== Problem description ==
Repeat exactly each line of the data provided below.

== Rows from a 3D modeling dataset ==
____________________

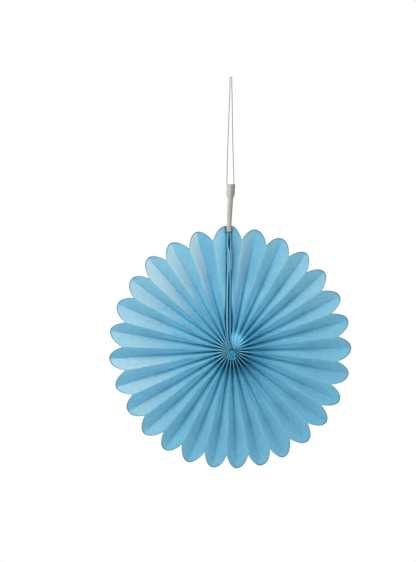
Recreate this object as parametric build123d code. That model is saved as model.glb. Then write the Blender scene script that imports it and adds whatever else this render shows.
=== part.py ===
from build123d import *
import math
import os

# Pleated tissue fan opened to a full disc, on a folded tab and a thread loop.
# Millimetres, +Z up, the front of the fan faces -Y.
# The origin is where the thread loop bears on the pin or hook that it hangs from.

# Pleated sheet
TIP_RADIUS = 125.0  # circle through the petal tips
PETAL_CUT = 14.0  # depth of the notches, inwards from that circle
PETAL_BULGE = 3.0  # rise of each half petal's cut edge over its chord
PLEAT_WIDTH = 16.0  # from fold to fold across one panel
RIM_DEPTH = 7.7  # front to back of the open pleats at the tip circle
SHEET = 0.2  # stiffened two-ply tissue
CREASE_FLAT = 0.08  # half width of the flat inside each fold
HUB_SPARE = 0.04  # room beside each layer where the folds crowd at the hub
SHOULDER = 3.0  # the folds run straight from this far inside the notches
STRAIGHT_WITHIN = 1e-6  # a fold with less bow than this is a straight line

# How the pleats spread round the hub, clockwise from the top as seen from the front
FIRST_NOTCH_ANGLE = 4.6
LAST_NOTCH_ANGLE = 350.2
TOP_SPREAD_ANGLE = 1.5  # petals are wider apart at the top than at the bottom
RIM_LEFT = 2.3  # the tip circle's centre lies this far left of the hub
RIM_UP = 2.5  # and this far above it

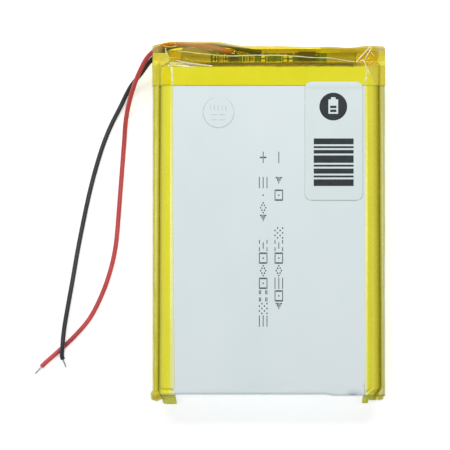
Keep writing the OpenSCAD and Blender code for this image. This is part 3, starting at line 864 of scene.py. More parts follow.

____________________

== Worked solution ==
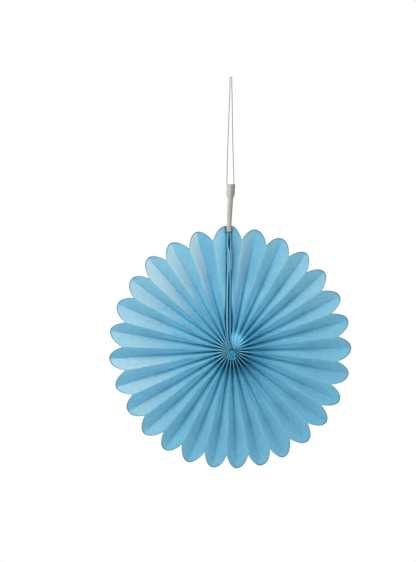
Recreate this object as parametric build123d code. That model is saved as model.glb. Then write the Blender scene script that imports it and adds whatever else this render shows.
=== part.py ===
from build123d import *
import math
import os

# Pleated tissue fan opened to a full disc, on a folded tab and a thread loop.
# Millimetres, +Z up, the front of the fan faces -Y.
# The origin is where the thread loop bears on the pin or hook that it hangs from.

# Pleated sheet
TIP_RADIUS = 125.0  # circle through the petal tips
PETAL_CUT = 14.0  # depth of the notches, inwards from that circle
PETAL_BULGE = 3.0  # rise of each half petal's cut edge over its chord
PLEAT_WIDTH = 16.0  # from fold to fold across one panel
RIM_DEPTH = 7.7  # front to back of the open pleats at the tip circle
SHEET = 0.2  # stiffened two-ply tissue
CREASE_FLAT = 0.08  # half width of the flat inside each fold
HUB_SPARE = 0.04  # room beside each layer where the folds crowd at the hub
SHOULDER = 3.0  # the folds run straight from this far inside the notches
STRAIGHT_WITHIN = 1e-6  # a fold with less bow than this is a straight line

# How the pleats spread round the hub, clockwise from the top as seen from the front
FIRST_NOTCH_ANGLE = 4.6
LAST_NOTCH_ANGLE = 350.2
TOP_SPREAD_ANGLE = 1.5  # petals are wider apart at the top than at the bottom
RIM_LEFT = 2.3  # the tip circle's centre lies this far left of the hub
RIM_UP = 2.5  # and this far above it

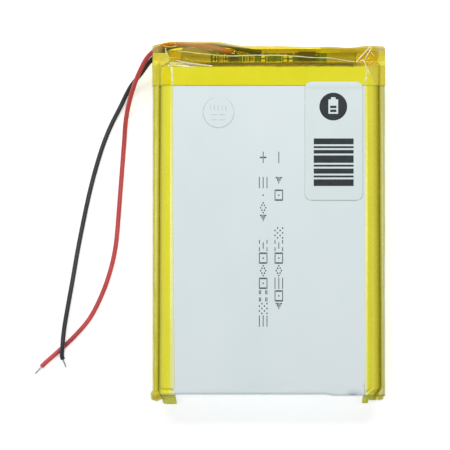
Keep writing the OpenSCAD and Blender code for this image. This is part 3, starting at line 864 of scene.py. More parts follow.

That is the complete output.